Over-the-Counter & Prescription Drugs

New over-the-counter and prescription weight loss medications have been introduced recently. Some people have found medication helpful to curb their appetite. The results of most studies show that patients on drug therapy lose around 10 percent of their excess weight and that the weight loss stops when the patient stops taking the medication and is subsequently followed by weight re-gain.

Weight loss drugs can have serious side effects. Still, medications are an important step in the morbid obesity treatment process. Before insurance companies will reimburse/pay for weight loss surgery you must follow a well-documented treatment path.

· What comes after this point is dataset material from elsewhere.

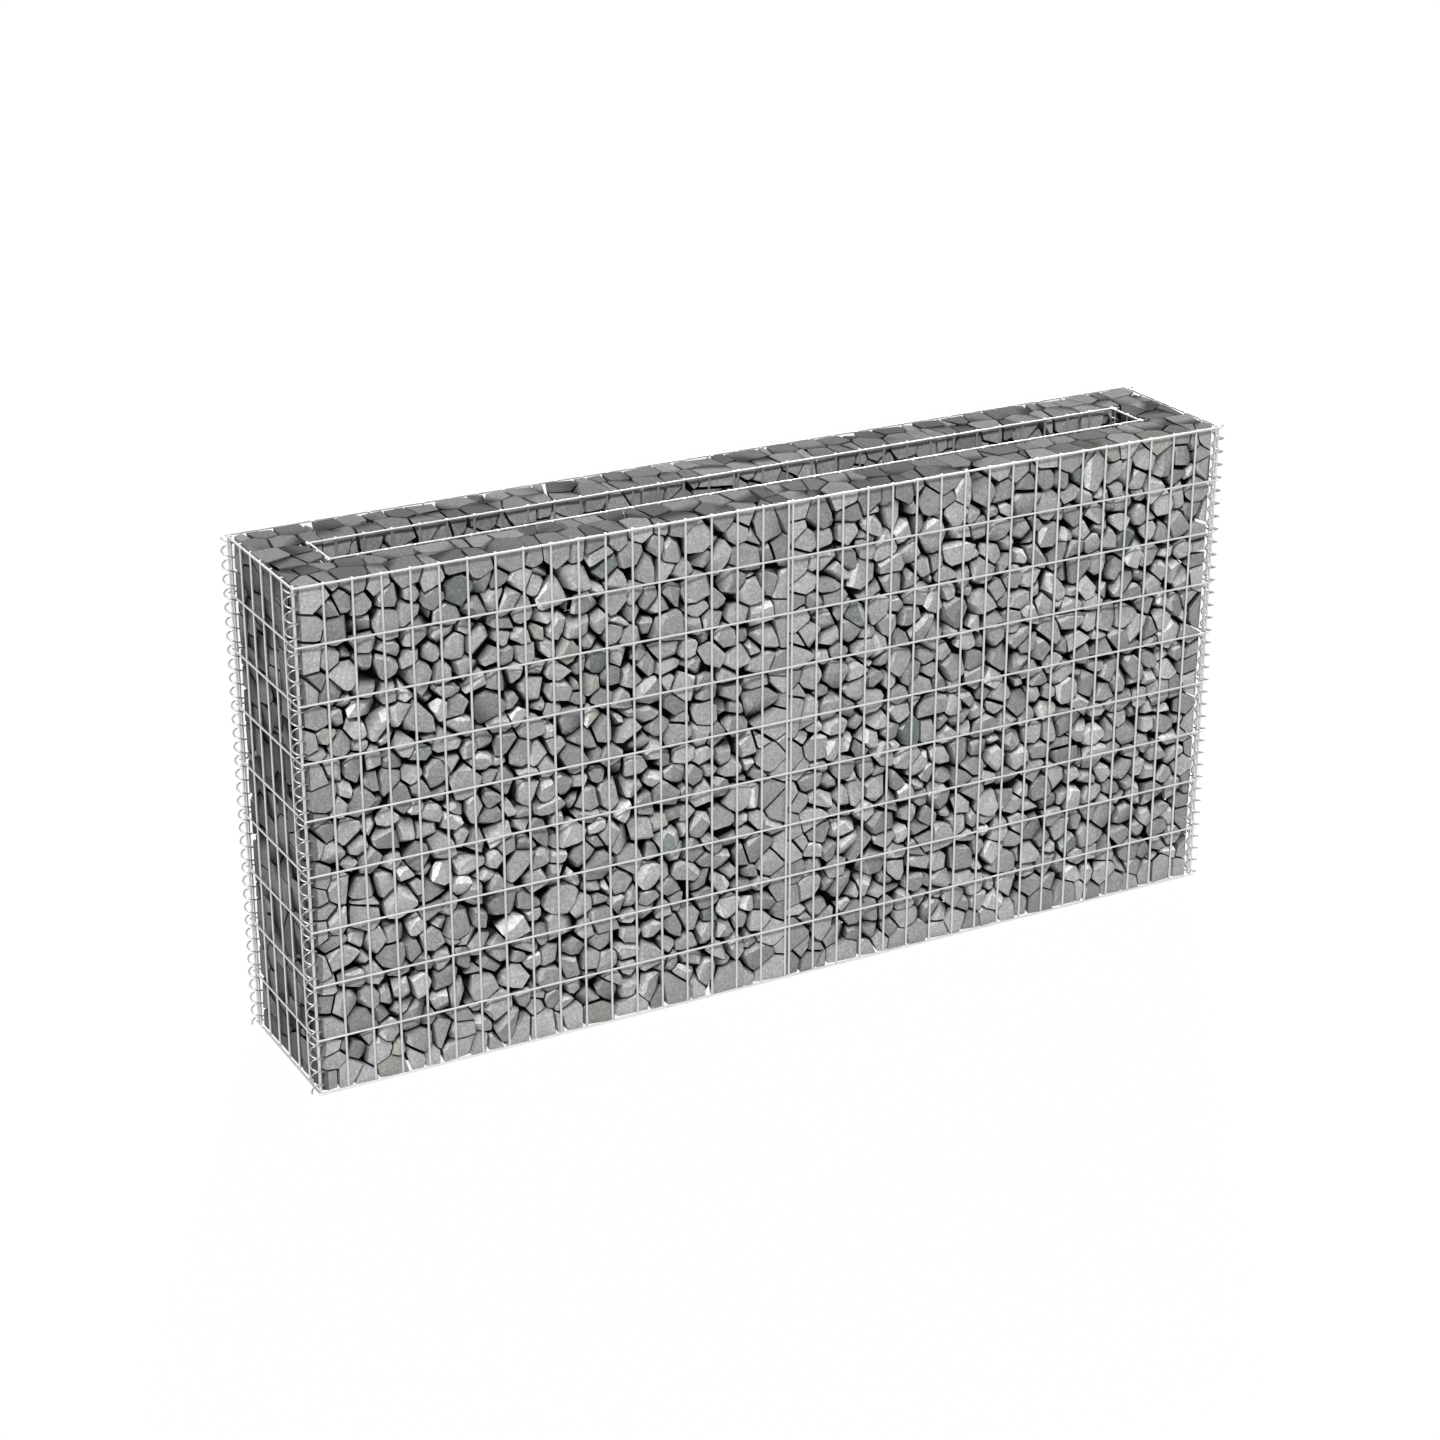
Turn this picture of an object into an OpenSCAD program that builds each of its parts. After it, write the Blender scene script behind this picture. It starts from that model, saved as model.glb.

"Since many people cannot lose much weight no matter how hard they try, and promptly regain whatever they do lose, the vast amount of money spent on diet clubs, special foods and over-the-counter remedies, estimated to be on the order of $30 billion to $50 billion yearly, is wasted." ( New England Journal of Medicine)

Weight Loss Surgery

Weight loss surgery is major surgery. Its growing use to treat morbid obesity is the result of three factors:

  • Our current knowledge of the significant health risks of morbid obesity
  • The relatively low risk and complications of the procedures versus not having the surgery
  • The ineffectiveness of current non-surgical approaches to produce sustained weight loss

Surgery should be viewed first and foremost as a method for alleviating a debilitating, chronic disease. In most cases the minimum qualification for consideration as a candidate for the procedure is 100 lbs. above ideal body weight or those with a Body Mass Index (BMI) of 40 or greater. Occasionally a procedure will be considered for someone with a BMI of 35 or higher if the patient's physician determines that obesity-related health conditions have resulted in a medical need for weight reduction and, in the doctor's opinion, surgery appears to be the only way to accomplish the targeted weight loss. In many cases patients are required to show proof that their attempts at dietary weight loss have been ineffective before surgery will be approved. More important, however, is the commitment on the part of the patient to follow required, long-term follow-up care. Most surgeons require patients to demonstrate serious motivation and a clear understanding of the extensive dietary, exercise and medical guidelines that must be followed for the remainder of their lives after having weight loss surgery (see Life After Surgery).